The origins of Lausanne Opera building can be found in the Casino-théâtre built in 1869 according to the plans of local architect Jules-Louis Verrey. The Casino-théâtre with approximately 800 seats was inaugurated on May 10, 1871 with a performance of The Barber of Seville by Rossini. The beginning of the 20th century saw plans to demolish the hall, which had become too small with places that were uncomfortable and too tight. Architects De Rahm and Peloux won the competition launched in 1912 with a facade resembling the Palais Garnier in Paris. The project was however abandoned with the start of World War I. It was finally in 1931 that the Casino-théâtre was renovated and enlarged according to the plans of Charles Thévenaz. The capacity of the room increased to 1101 places, the decorations abandoned red velvets and went with the Art Deco style in shades of pink; even the name changed to "Théâtre municipal".
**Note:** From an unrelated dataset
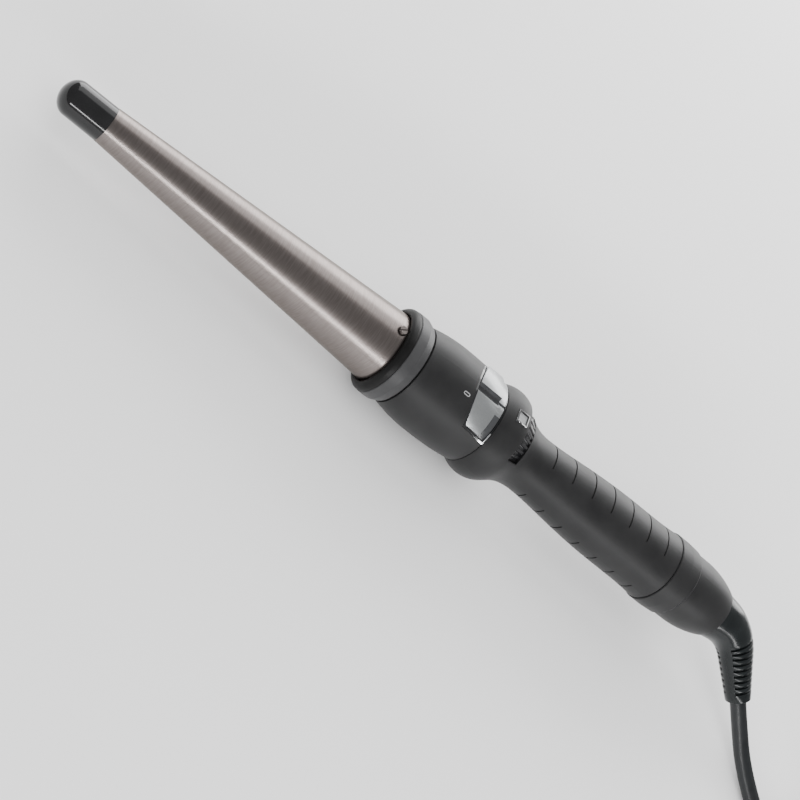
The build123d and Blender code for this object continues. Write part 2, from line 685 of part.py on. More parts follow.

The name "Opéra de Lausanne" started to be used in 1995 when Dominique Meyer took over as director.
The mirrored facade is the result of the latest renovations carried out between 2007 and 2012 according to plans by architectural practice Devanthéry & Lamunière.
The latest renovations by Devanthéry & Lamunière also added a 18-meter high stage cage.
The Lausanne Opera now has 962 seats and annually welcomes around 45,000 spectators.